### EXERCISE OBJECTIVE
Wherever "from" appears in a line, list that line.

### MATERIAL SHOWN
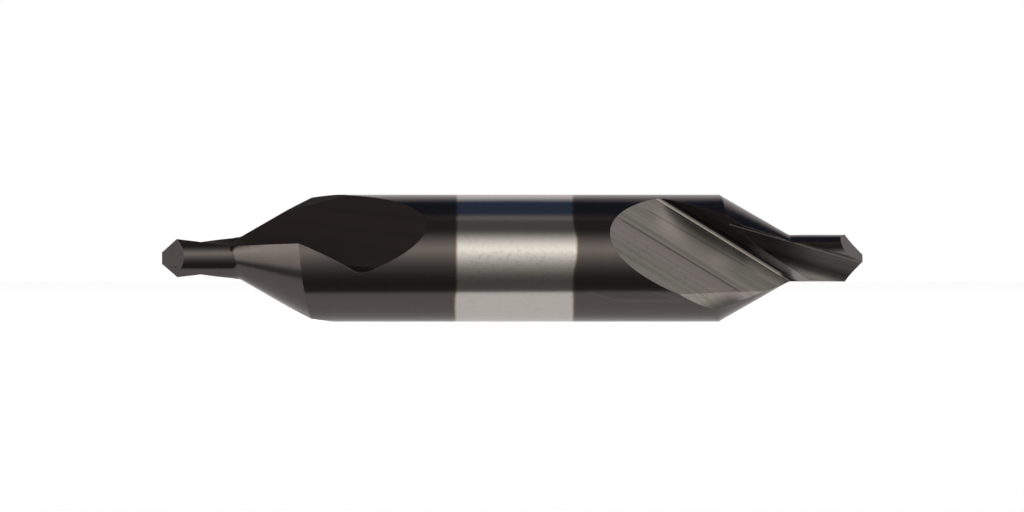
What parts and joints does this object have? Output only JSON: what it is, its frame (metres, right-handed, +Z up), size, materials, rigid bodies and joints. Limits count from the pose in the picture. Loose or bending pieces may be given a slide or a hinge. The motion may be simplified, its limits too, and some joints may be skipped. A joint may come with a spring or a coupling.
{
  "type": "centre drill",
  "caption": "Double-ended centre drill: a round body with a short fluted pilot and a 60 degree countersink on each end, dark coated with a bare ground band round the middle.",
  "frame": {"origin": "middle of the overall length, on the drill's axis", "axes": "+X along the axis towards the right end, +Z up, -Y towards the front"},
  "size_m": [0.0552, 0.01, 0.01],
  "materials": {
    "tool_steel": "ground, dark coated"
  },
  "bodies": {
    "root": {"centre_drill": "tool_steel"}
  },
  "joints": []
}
...
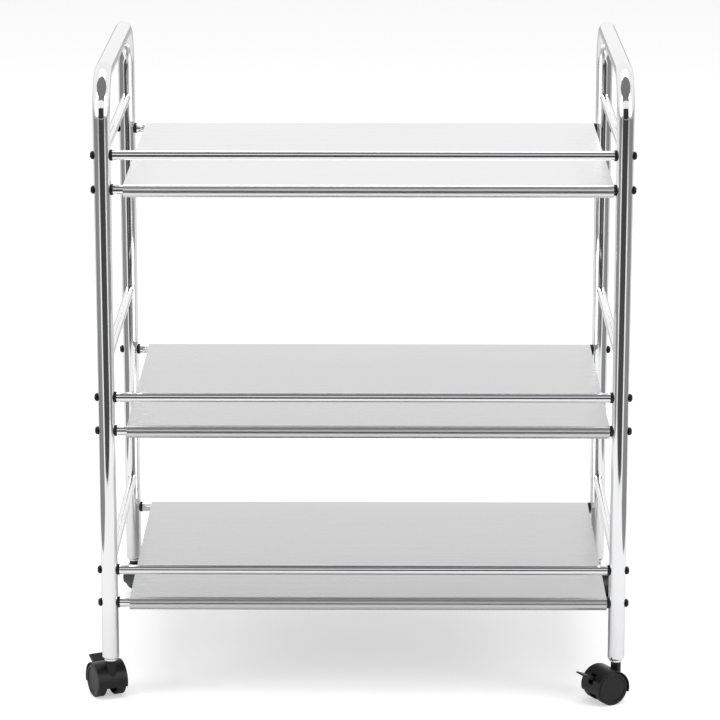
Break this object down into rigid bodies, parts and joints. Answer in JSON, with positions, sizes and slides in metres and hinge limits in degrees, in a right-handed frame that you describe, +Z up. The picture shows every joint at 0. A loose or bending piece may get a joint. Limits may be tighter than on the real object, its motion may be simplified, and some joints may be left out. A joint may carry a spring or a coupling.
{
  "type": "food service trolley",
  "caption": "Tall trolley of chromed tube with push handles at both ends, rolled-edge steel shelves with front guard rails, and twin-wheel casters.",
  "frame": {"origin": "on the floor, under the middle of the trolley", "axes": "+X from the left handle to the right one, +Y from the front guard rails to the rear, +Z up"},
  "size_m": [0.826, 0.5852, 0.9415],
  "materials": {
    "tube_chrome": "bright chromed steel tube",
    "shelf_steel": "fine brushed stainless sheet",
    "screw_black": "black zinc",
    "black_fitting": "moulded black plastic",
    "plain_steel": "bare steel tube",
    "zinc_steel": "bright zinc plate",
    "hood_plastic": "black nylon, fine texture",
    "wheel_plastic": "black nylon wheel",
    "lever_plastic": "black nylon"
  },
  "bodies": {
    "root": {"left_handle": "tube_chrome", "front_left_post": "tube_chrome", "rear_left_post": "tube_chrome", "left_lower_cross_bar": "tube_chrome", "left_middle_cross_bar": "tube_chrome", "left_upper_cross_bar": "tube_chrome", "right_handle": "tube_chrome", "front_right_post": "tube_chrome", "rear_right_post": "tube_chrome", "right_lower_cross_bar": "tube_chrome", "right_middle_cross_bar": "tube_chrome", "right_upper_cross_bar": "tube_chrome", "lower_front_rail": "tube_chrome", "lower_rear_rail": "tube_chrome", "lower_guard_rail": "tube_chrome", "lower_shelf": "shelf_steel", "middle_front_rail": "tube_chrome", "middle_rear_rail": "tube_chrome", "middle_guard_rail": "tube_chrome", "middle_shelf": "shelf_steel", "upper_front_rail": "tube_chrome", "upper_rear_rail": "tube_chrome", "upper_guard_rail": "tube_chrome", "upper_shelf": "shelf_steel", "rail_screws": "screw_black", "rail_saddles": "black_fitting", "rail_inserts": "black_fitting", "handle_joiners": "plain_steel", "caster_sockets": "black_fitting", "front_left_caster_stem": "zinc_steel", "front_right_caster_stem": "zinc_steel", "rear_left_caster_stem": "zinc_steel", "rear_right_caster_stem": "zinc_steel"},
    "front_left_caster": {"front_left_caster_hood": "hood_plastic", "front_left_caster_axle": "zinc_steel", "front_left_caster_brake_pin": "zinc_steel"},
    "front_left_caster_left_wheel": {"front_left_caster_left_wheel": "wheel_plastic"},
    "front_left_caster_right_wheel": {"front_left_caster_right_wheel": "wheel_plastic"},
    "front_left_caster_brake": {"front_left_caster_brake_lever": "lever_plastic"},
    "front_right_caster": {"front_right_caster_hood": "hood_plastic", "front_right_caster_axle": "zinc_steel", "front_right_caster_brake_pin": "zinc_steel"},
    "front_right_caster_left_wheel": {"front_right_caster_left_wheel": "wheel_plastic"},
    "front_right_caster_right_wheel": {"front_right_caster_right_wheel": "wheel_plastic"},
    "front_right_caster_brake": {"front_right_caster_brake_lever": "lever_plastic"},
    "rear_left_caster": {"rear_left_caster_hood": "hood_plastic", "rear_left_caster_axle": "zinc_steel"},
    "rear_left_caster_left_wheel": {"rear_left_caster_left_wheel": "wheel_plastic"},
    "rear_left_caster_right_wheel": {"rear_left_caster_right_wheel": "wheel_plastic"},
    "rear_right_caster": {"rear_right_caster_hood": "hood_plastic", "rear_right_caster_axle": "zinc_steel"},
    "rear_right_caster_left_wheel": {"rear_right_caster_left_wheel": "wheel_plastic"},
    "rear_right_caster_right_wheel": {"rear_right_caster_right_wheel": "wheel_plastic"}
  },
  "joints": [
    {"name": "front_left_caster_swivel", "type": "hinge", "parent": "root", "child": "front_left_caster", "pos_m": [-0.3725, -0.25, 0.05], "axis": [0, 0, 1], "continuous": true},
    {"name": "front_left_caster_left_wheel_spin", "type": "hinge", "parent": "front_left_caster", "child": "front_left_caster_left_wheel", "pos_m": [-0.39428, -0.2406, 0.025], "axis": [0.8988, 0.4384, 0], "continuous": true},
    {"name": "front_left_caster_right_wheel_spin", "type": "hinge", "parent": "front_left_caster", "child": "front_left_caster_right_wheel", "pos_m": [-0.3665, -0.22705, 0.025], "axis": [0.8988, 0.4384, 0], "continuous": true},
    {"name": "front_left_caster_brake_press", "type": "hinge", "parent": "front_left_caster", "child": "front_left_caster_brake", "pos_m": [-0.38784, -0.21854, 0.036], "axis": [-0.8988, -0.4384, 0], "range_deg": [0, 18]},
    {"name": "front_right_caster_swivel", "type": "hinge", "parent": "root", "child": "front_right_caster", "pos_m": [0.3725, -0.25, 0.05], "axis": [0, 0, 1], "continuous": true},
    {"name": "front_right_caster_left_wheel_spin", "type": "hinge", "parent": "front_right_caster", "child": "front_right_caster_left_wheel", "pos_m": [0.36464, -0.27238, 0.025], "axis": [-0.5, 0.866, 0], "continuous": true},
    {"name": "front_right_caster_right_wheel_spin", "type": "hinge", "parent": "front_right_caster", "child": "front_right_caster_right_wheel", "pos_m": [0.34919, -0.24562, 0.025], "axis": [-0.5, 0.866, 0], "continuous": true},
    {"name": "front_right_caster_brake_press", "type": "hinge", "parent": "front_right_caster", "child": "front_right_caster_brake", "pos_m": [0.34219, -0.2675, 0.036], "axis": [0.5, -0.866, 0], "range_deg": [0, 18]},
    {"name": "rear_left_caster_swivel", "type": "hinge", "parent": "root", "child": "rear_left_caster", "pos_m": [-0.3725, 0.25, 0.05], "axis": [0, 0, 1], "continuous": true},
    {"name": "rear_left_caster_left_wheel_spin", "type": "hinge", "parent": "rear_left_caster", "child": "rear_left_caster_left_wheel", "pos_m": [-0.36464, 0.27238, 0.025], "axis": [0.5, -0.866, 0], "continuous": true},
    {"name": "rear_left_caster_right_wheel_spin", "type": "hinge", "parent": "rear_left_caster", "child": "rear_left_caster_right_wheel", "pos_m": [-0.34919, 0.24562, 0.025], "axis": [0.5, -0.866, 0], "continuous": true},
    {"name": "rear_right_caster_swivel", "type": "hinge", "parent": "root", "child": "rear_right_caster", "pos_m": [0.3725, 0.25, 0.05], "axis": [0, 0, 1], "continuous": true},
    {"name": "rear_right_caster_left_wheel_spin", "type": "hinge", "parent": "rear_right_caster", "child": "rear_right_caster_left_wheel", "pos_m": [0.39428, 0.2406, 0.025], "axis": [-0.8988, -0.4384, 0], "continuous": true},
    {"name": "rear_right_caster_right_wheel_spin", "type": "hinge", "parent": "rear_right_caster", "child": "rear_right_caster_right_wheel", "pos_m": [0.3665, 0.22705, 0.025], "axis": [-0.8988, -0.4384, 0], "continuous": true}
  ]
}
...
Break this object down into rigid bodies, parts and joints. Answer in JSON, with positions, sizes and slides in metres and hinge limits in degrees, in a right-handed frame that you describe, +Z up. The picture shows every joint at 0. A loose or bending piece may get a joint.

### RESULT OF THIS EXERCISE
What parts and joints does this object have? Output only JSON: what it is, its frame (metres, right-handed, +Z up), size, materials, rigid bodies and joints. Limits count from the pose in the picture. Loose or bending pieces may be given a slide or a hinge. The motion may be simplified, its limits too, and some joints may be skipped. A joint may come with a spring or a coupling.
  "frame": {"origin": "on the floor, under the middle of the trolley", "axes": "+X from the left handle to the right one, +Y from the front guard rails to the rear, +Z up"},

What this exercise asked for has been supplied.